KaBLAM! A small asteroid carved out one of the youngest craters on Mars

By Phil Plait
hirise_newcrater_bw.jpg

What a difference an atmosphere makes!

On Earth, our air is pretty thick. That’s convenient, because space is loaded with shrapnel: small asteroids a meter across or even smaller. I know a rock that small doesn’t sound like a big deal, but remember: It’s orbiting the Sun at dozens of kilometers per second — much, much faster than even a high-velocity rifle bullet. We’re moving around the Sun at 30 km/sec, too, so impact velocities can be extremely high. At those speeds, a marshmallow would have the same impact as a ten-ton vehicle driving down a highway and slamming into you.

Yeah. Ouch.

But we have that thick, luxurious atmosphere. As a small asteroid barrels through the air, it sheds a lot of its energy while it’s still high above the Earth. For cosmic interlopers smaller than a few meters across, that’s sufficient to stop them dead, long before they hit the ground. We get a fantastic (if very brief) light show — an extremely bright meteor, also called a bolide or fireball — and maybe a small shower of debris. Meteorites.

But Mars is different. At its surface the air is less than 1% as thick as ours. That means even small asteroids can manage to make their way down to the surface of the planet, still carrying a lot of their speed.

So what happens then? Well, this:

Impact crater on Mars

That’s a fresh impact on Mars. And by fresh, I do indeed mean fresh: Images taken by the HiRISE camera on the Mars Reconnaissance Orbiter showed this region as a flat plain in May 2012. That image was taken in September 2016, so at some point in the intervening 4.5 years, a small asteroid slammed into the surface there.

The crater, itself, is about 8 meters (25 feet) across, about the width of a tennis court. The ejecta — the material blasted out — form gorgeous rays that extend for over a kilometer. The rock that hit here was probably only a meter across; maybe less.

Hmmm. I wrote “rock,” but there’s no indication of its composition. It may have been metal; many asteroids are metallic, made up of iron, nickel, and other, much tougher, materials.
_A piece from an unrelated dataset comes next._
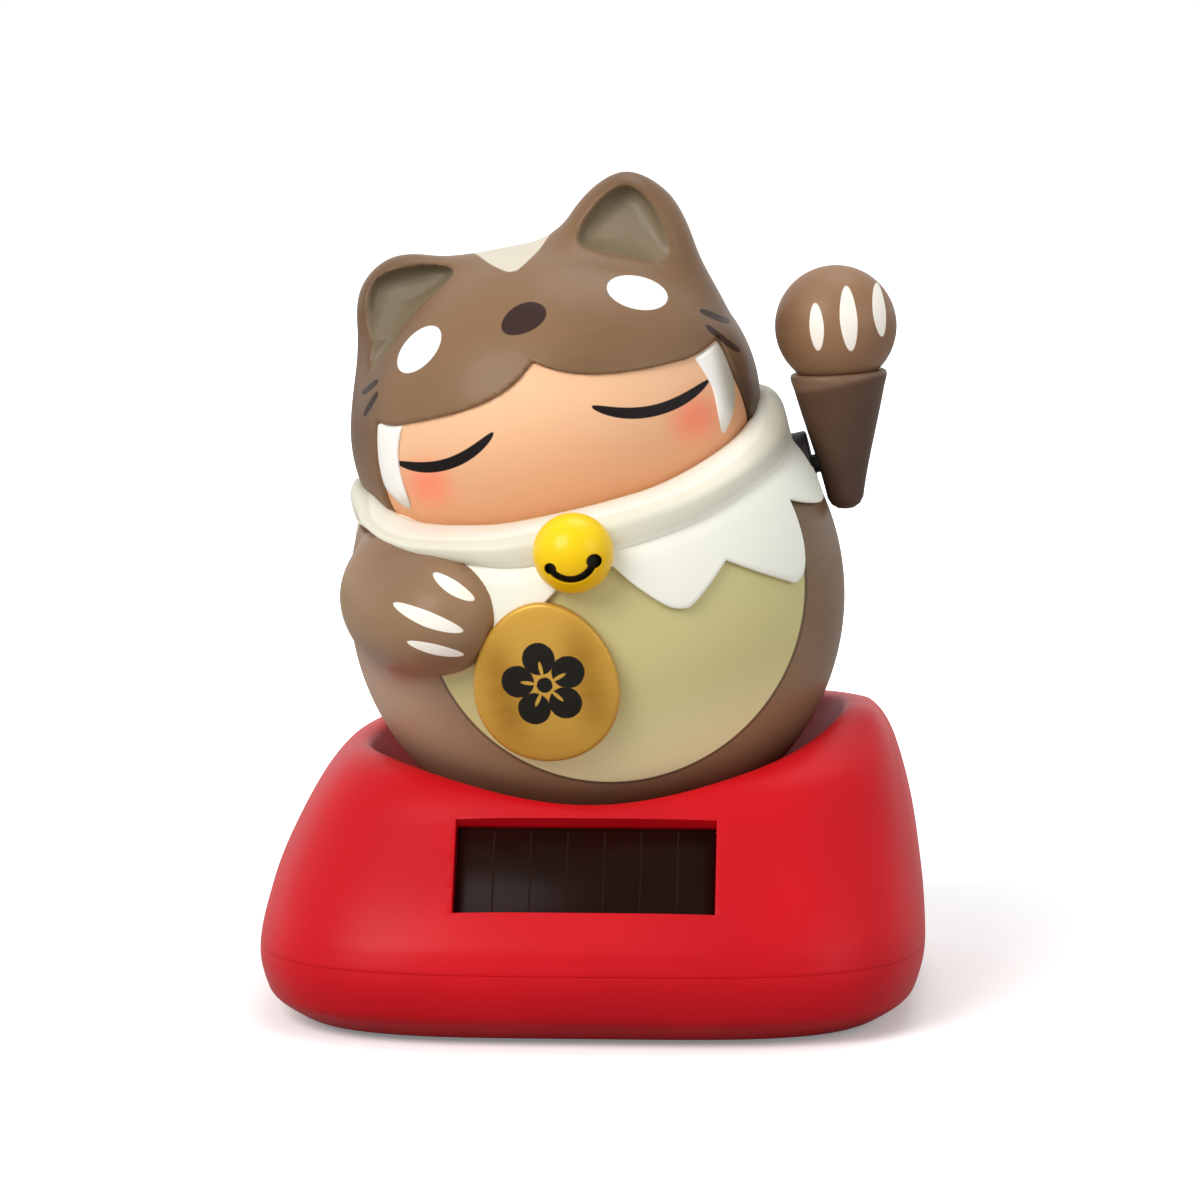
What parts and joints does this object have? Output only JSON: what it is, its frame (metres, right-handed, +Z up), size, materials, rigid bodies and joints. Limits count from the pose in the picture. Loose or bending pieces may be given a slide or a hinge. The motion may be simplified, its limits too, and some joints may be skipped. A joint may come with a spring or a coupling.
{
  "type": "lucky cat figurine",
  "caption": "Solar desk ornament: a lucky cat figurine that rocks on a pin in a square base, with a waving raised paw, a collar bell and a coin.",
  "frame": {"origin": "on the surface it stands on, under the middle of the base", "axes": "+Z up, the cat faces -Y, +X to the right of someone who looks at the cat's face"},
  "size_m": [0.088, 0.0826, 0.1095],
  "materials": {
    "red_shell": "satin red injection moulding",
    "brown_shell": "satin brown paint on plastic",
    "skin_face": "soft satin skin-coloured paint",
    "ivory_trim": "satin ivory",
    "white_collar": "satin warm white",
    "yellow_bell": "glossy yellow",
    "gold_coin": "brushed gold paint",
    "cell_glass": "dark brown solar cell under clear glass",
    "foot_rubber": "matt",
    "steel": "plain zinc",
    "magnet_nickel": "nickel plated",
    "white_nylon": "natural nylon",
    "board_green": "green circuit board",
    "coil_copper": "enamelled copper winding",
    "chip_black": "black epoxy",
    "bush_black": "black moulded plastic",
    "capacitor_can": "dark sleeve",
    "lead_red": "red insulation",
    "lead_black": "black insulation"
  },
  "bodies": {
    "base": {"base_shell": "red_shell", "bottom_cover": "red_shell", "solar_cell": "cell_glass", "pivot_yoke": "white_nylon", "circuit_board": "board_green", "coil_bobbin": "white_nylon", "drive_coil": "coil_copper", "control_chip": "chip_black", "storage_capacitor": "capacitor_can", "cell_lead_red": "lead_red", "cell_lead_black": "lead_black", "rubber_foot_1": "foot_rubber", "case_screw_1": "steel", "rubber_foot_2": "foot_rubber", "case_screw_2": "steel", "rubber_foot_3": "foot_rubber", "case_screw_3": "steel", "rubber_foot_4": "foot_rubber", "case_screw_4": "steel", "yoke_screw_1": "steel", "board_screw_1": "steel", "yoke_screw_2": "steel", "board_screw_2": "steel"},
    "figure": {"body_front_shell": "brown_shell", "body_rear_shell": "brown_shell", "hood_front_shell": "brown_shell", "hood_rear_shell": "brown_shell", "face_plate": "skin_face", "tusk_left": "ivory_trim", "tusk_right": "ivory_trim", "collar_cape": "white_collar", "shoulder_bush": "bush_black", "bell": "yellow_bell", "lucky_coin": "gold_coin", "pivot_pin": "steel", "magnet_carrier": "white_nylon", "drive_magnet": "magnet_nickel", "balance_weight_left": "steel", "balance_weight_right": "steel"},
    "arm": {"forearm": "brown_shell", "raised_paw": "brown_shell", "arm_axle": "steel", "arm_lever": "white_nylon", "arm_weight": "steel"}
  },
  "joints": [
    {"name": "figure_rock", "type": "hinge", "parent": "base", "child": "figure", "pos_m": [0, 0, 0.0532], "axis": [0, 1, 0], "range_deg": [0, 26]},
    {"name": "arm_wave", "type": "hinge", "parent": "figure", "child": "arm", "pos_m": [0.02682, 0, 0.07037], "axis": [0.9744, 0, 0.225], "range_deg": [-20, 20]}
  ]
}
Some impacts on Earth, like the famous Meteor Crater in Arizona, were carved out by a metal asteroid.

Note that the image at the top of this article is enhanced color; it’s not really that blue. The surface of Mars is generally reddish due to rusty dust (literally: very fine powder that’s rich in iron oxide). An impact blows that away, and in images with enhanced color, it greatly exaggerates the blue tint. If another image doesn’t use a blue filter (like the one at the top of this article), those same areas can appear dark.

For example, I’m fascinated by the smaller patches nearby (they’re bright in the enhanced color image and dark in the grayscale one). Those may be secondary craters, where small chunks of Mars blasted upward then fell back down, creating smaller impact craters. However, it’s also possible the asteroid broke up a bit before impact due to the huge pressures it was undergoing as it rammed through Mars’s air. Those would then be direct impacts, just from smaller asteroidal debris.

Quite a few small, new impact craters have been spotted in HiRISE data. That’s a huge advantage to having a spacecraft orbiting another planet for over a decade! Small rocks rain down on the Red Planet all the time, and it’s only by comparing older images to newer ones that we can find them.

These impacts tell us so much: what’s under the surface of Mars, how often it gets hit, what the population of asteroids is like near the planet. That wasn’t at all the main purpose of HiRISE when it was sent to Mars, but that’s a natural outcome of scientific experimentation: Results you didn’t expect. Surprises are where the fun is.

Tip o’ the Preserver’s asteroid deflection obelisk to Wil Wheaton who pointed me to a discussion of this new crater on reddit.